Mi vida escolar medida en notas se vio afectada y la pregunta estúpida de una profesora que me hizo elegir entre mis calificaciones y mis amigos detonaron una rebeldía y disidencia en la que renací y determinaron lo que soy hoy. La vida era equivalente a un sinfín de oportunidades y la muerte era la eliminación determinante de ellas. ¿Por qué tengo que ir al colegio? ¿Debo estudiar para después ir a la universidad? ¿Luego trabajar en algo que no me gusta y morir? ¿Como una gallina sacrificada porque ya no pone huevos? Le saqué el dedo medio a esa solicitud impuesta por el caos que llamamos orden o mundo. No era lo mío. Viví bajo la ilusión de que yo iba a decidir mi propia muerte. Detestaba cualquier sistema moral o de vida externo que me querían imponer. Hice de mis palabras puñetes que impacten a quien sea que quisiera normalizarme. Entendí el beneficio de no encajar y que la vida es más que estudio y dinero. Opté por un camino de cuestionamientos y contemplación.

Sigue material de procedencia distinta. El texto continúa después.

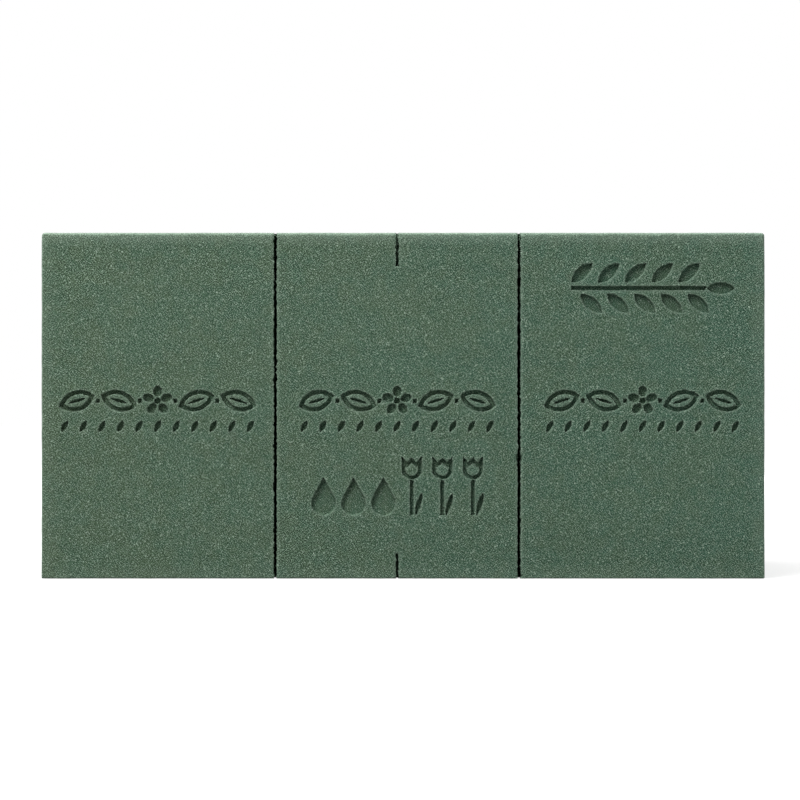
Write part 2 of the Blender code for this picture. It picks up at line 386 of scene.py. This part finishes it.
foamReach = dict(                 # where each effect starts and ends
    least=0.001 * mm,                             # keeps a division from meeting nothing
    atFace=(0.01 * mm, 0.02 * mm),                # a point this near to a plane lies in it
    topWear=(2.0 * mm, 8.0 * mm, 1.0, 0.65),      # the top edges wear rounder than the sides
    footWear=(2.0 * mm, 8.0 * mm, 0.6, 1.0),      # and the sides rounder than the foot
    slotRag=(0.1 * mm, 0.8 * mm),
    slotDepth=(4.0 * mm, 5.2 * mm),
    slotLip=(0.0, 0.5 * mm),
    nick=(0.66, 0.74),
    nickSide=(0.1 * mm, 0.7 * mm),
    partingRim=(0.0, 1.6 * mm),
    partingEnd=1.0 * mm,
    edgeDustAndTopHighlight=(0.0, 7.0 * mm, 0.55, 0.16),          # how pale the edges are, from the top down: a little pale dust all round, with a painted highlight that is strongest at the top, where the light falls
    # how far the pale dust and the painted edge highlight reach into the faces
    edgeDustAndHighlight=(0.0, 5.5 * mm),
    # pale dust and painted highlight on the lips of stamps and slots, painted like lit rims
    stampLipDustAndHighlight=(0.25 * mm, 0.9 * mm, 0.4),
    slotLipDustAndHighlight=(0.2 * mm, 1.2 * mm, 0.36),
)

foamStretch = dict(
    slotRag=(1.0, 0.15, 1.0),     # the walls of a slot keep their shape from front to back
    nick=(40.0, 0.0, 330.0),
    torn=(1.0, 1.0, 0.45),        # the knife tears along Z
)


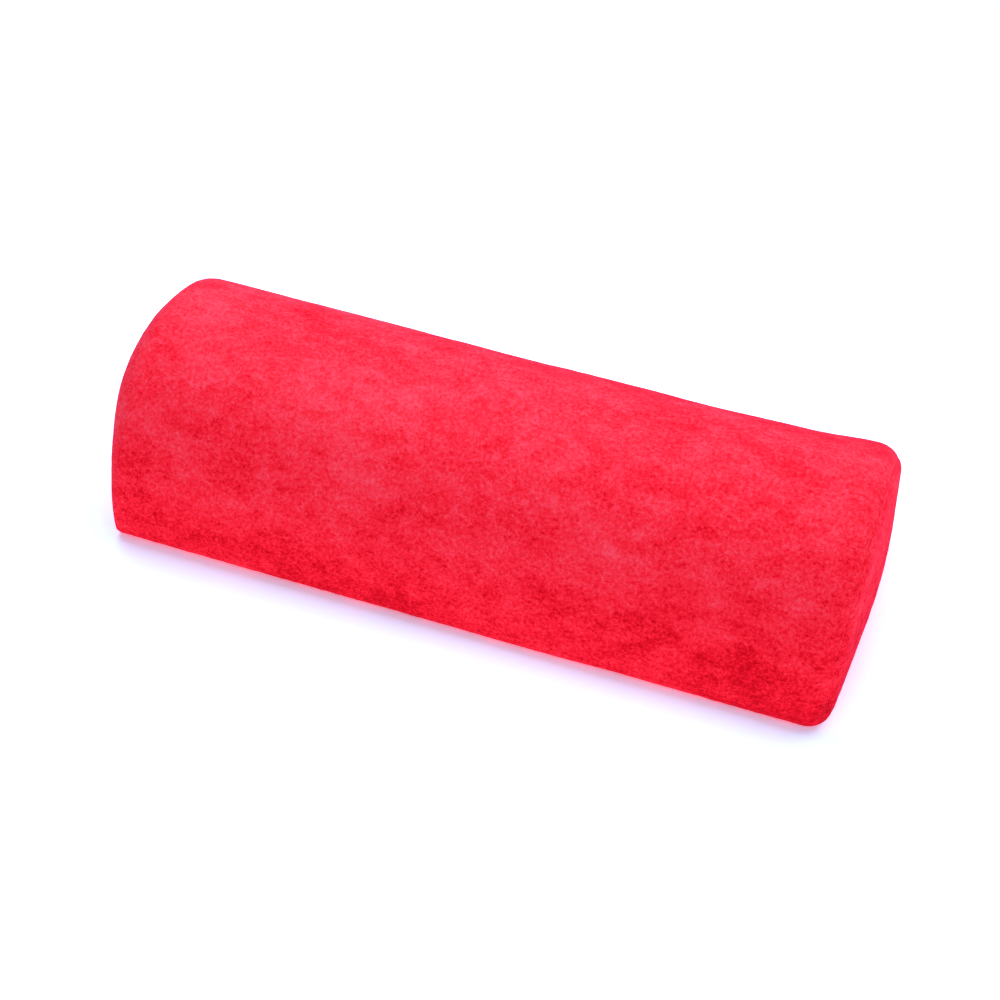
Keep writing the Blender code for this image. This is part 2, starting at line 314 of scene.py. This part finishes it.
class End:
    """The rolled end of the cushion on one side, as places and insets of its cloth's surface."""

    def __init__(self, side, zones, shares):
        self.side = side
        self.radius = roll_radii(side, zones, shares)
        self.centre = HALF_LENGTH - END_DOME - self.radius * math.sin(END_ROLL_ANGLE)
        self.centre = self.centre + rim_shift(side, zones, shares)
        self.face = SEAM_GAP / 2
        self.round_side = self.face + SEAM_EDGE_ROUND
        self.round_depth = np.sqrt((self.radius - SEAM_EDGE_ROUND) ** 2 - self.round_side ** 2)
        self.lean = np.arctan2(self.round_side, self.round_depth)

    def polar(self, angle):
        x = self.centre + self.radius * np.sin(angle)
        return self.side * x, self.radius * (1.0 - np.cos(angle))

    def by_seam(self, depth, sideways):
        x = self.centre + depth * math.sin(SEAM_ANGLE) + sideways * math.cos(SEAM_ANGLE)
        inset = self.radius - depth * math.cos(SEAM_ANGLE) + sideways * math.sin(SEAM_ANGLE)
        return self.side * x, inset

    def turned_edge(self, direction):
        """The cloth's edge from its outer surface in to its tip, on one side of the seam."""
        points = []
        for step in range(1, SEAM_ROUND_CELLS + 1):
            turn = -self.lean + (math.pi / 2 + self.lean) * step / SEAM_ROUND_CELLS
            sideways = self.round_side - SEAM_EDGE_ROUND * np.sin(turn)
            depth = self.round_depth + SEAM_EDGE_ROUND * np.cos(turn)
            points.append(self.by_seam(depth, direction * sideways))
        tip_depth = np.maximum(self.radius - CLOTH_THICKNESS, LEAST_TIP_DEPTH * self.radius)
        points.append(self.by_seam(tip_depth, direction * self.face))
        return points

    def wrap_rows(self):
        """From the roll's start to the tip of the wrap's turned edge."""
        rows = []
        for cell in range(1, ROLL_CELLS + 1):
            rows.append(self.polar((SEAM_ANGLE - self.lean) * cell / ROLL_CELLS))
        return rows + self.turned_edge(-1.0)

    def panel_rows(self):
        """From the tip of the panel's turned edge to the rim of its dome."""
        rows = self.turned_edge(1.0)[::-1]
        start = SEAM_ANGLE + self.lean
        for cell in range(ROLL_CELLS + 1):
            rows.append(self.polar(start + (END_ROLL_ANGLE - start) * cell / ROLL_CELLS))
        return rows


def grid_normals(points, closed):
    """Outward normals of a grid of points, with rows along X and columns round the section."""
    if closed:
        wide = np.concatenate([points[:, -1:], points, points[:, :1]], axis=1)
        around = wide[:, 2:] - wide[:, :-2]
    else:
        around = np.gradient(points, axis=1)
    normal = np.cross(np.gradient(points, axis=0), around)
    return normal / np.maximum(np.linalg.norm(normal, axis=2, keepdims=True), 1e-12)


def crease_depth(points):
    """Depth of the soft crease that runs from the upper left corner in along the crest."""
    start = np.array(CREASE_START)
    along = np.array(CREASE_END) - start
    flat = points[..., :2] - start
    share = np.clip((flat @ along) / (along @ along), 0.0, 1.0)
    away = np.linalg.norm(flat - share[..., None] * along, axis=-1)
    crest = smooth_step((points[..., 2] - HEIGHT / 2) / (HEIGHT / 4))
    fade = smooth_step(share / CREASE_FADE_IN) * (1.0 - share * share / 2)
    return CREASE_DEPTH * np.exp(-(away / CREASE_HALF_WIDTH) ** 2) * crest * fade


def hump_height(points):
    """Height of the slack cloth's hump behind the crest, at the upper left corner."""
    away = np.linalg.norm(points - np.array(HUMP_PLACE), axis=-1)
    return HUMP_HEIGHT * np.exp(-(away / HUMP_REACH) ** 2)


def cloth_relief(points):
    """Height of the cloth's soft mounds and of its lying pile at points."""
    relief = np.zeros(points.shape[:-1])
    for pitch, seed, height in RELIEF_LAYERS:
        relief += lattice_noise(points, pitch, seed) * height
    return relief - crease_depth(points) + hump_height(points)


def grid_faces(index, closed):
    """Quads over a grid of vertex numbers."""
    if closed:
        index = np.concatenate([index, index[:, :1]], axis=1)
    quads = np.stack([index[:-1, :-1], index[1:, :-1], index[1:, 1:], index[:-1, 1:]], axis=2)
    return quads.reshape(-1, 4).tolist()


def fan_faces(ring, tip):
    return [(ring[place - 1], ring[place], tip) for place in range(len(ring))]


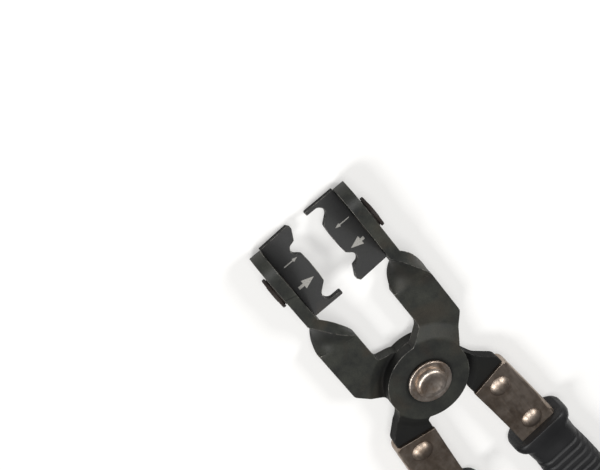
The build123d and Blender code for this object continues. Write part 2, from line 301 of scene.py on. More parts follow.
def worn_edges(tree, radius, patches):
    """How far a point lies on a rubbed corner, from 0 to 1, and the softened normal there."""
    soft = node(tree, "ShaderNodeBevel", {"samples": 6, "Radius": radius})
    flat = node(tree, "ShaderNodeNewGeometry")
    dot = node(tree, "ShaderNodeVectorMath", {"operation": "DOT_PRODUCT"}, i0=soft.outputs["Normal"],
               i1=flat.outputs["Normal"])
    # The wear starts where the softened normal leans by 10 degrees, is full at 33, and comes in patches.
    turned = node(tree, "ShaderNodeMapRange", {"From Min": 0.985, "From Max": 0.84},
                  Value=dot.outputs["Value"])
    patchy = node(tree, "ShaderNodeMapRange", {"From Min": 0.40, "From Max": 0.62}, Value=patches)
    wear = node(tree, "ShaderNodeMath", {"operation": "MULTIPLY"}, i0=turned.outputs["Result"],
                i1=patchy.outputs["Result"])
    return wear.outputs["Value"], soft.outputs["Normal"]


def within(tree, place, rise, fall):
    """Share from 0 to 1 that grows over one stretch of a place and fades over a later one."""
    entered = node(tree, "ShaderNodeMapRange", {"From Min": rise[0], "From Max": rise[1]}, Value=place)
    stayed = node(tree, "ShaderNodeMapRange", {"From Min": fall[1], "From Max": fall[0]}, Value=place)
    return node(tree, "ShaderNodeMath", {"operation": "MULTIPLY"}, i0=entered.outputs["Result"],
                i1=stayed.outputs["Result"]).outputs["Value"]


def eased_crease(tree, along, normal):
    """The normal, eased where the twists start: cold strip bends gently and has no hard crease."""
    broad = node(tree, "ShaderNodeBevel", {"samples": 12, "Radius": 2.8 * MM})
    flat = node(tree, "ShaderNodeNewGeometry")
    dot = node(tree, "ShaderNodeVectorMath", {"operation": "DOT_PRODUCT"}, i0=broad.outputs["Normal"],
               i1=flat.outputs["Normal"])
    # At the crease the broad normal leans by less than 22 degrees. At the strip's own corners it leans by
    # more than 31, and they stay sharp.
    shallow = node(tree, "ShaderNodeMapRange", {"From Min": 0.86, "From Max": 0.93},
                   Value=dot.outputs["Value"])
    # It slants across the strip, so it is looked for on both sides of the twist's start.
    there = within(tree, along.outputs["X"], (TWIST_START - 6.4 * MM, TWIST_START - 3.4 * MM),
                   (TWIST_START + 4.6 * MM, TWIST_START + 8.6 * MM))
    share = node(tree, "ShaderNodeMath", {"operation": "MULTIPLY"}, i0=shallow.outputs["Result"], i1=there)
    eased = node(tree, "ShaderNodeMix", {"data_type": "VECTOR"}, i0=share.outputs["Value"], i4=normal,
                 i5=broad.outputs["Normal"])
    unit = node(tree, "ShaderNodeVectorMath", {"operation": "NORMALIZE"}, i0=eased.outputs[1])
    return unit.outputs["Vector"]


def twist_painted_light(tree, along):
    """Painted light on the twists: painted shade in the hollow of the broad face, and a painted highlight on
    the raised edge.
    """
    # On both arms the hollow faces left, and the raised edge beside it faces right; the tone follows how far
    # the face leans left.
    facing = node(tree, "ShaderNodeSeparateXYZ", Vector=node(tree, "ShaderNodeTexCoord").outputs["Normal"])
    tone = node(tree, "ShaderNodeMapRange",
                {"From Min": -0.7, "From Max": 0.8, "To Min": 1.5, "To Max": 0.55}, Value=facing.outputs["Y"])
    there = within(tree, along.outputs["X"], (TWIST_START + 0.6 * MM, TWIST_START + 3.6 * MM),
                   (TWIST_END + 1.85 * MM, TWIST_END + 4.85 * MM))
    return node(tree, "ShaderNodeMix", {2: 1.0}, i0=there, i3=tone.outputs["Result"]).outputs[0]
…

Ya en secundaria comenzó a llevarme al colegio John, quien me enseñó que no todo es juego y diversión, y Luis, que para mí es el mejor cocinero, me enseñó a defenderme de quien sea y como sea. Tras innumerables pichangas, noches de PlayStation y conversaciones sobre la vida se volvieron mis hermanos y nunca dejarán de serlo. Yo no era jefe de nadie y siempre se mantuvo una relación de igualdad. Agradezco el ambiente que se creó en mi hogar y no haber caído en las creencias ridículas de otras familias.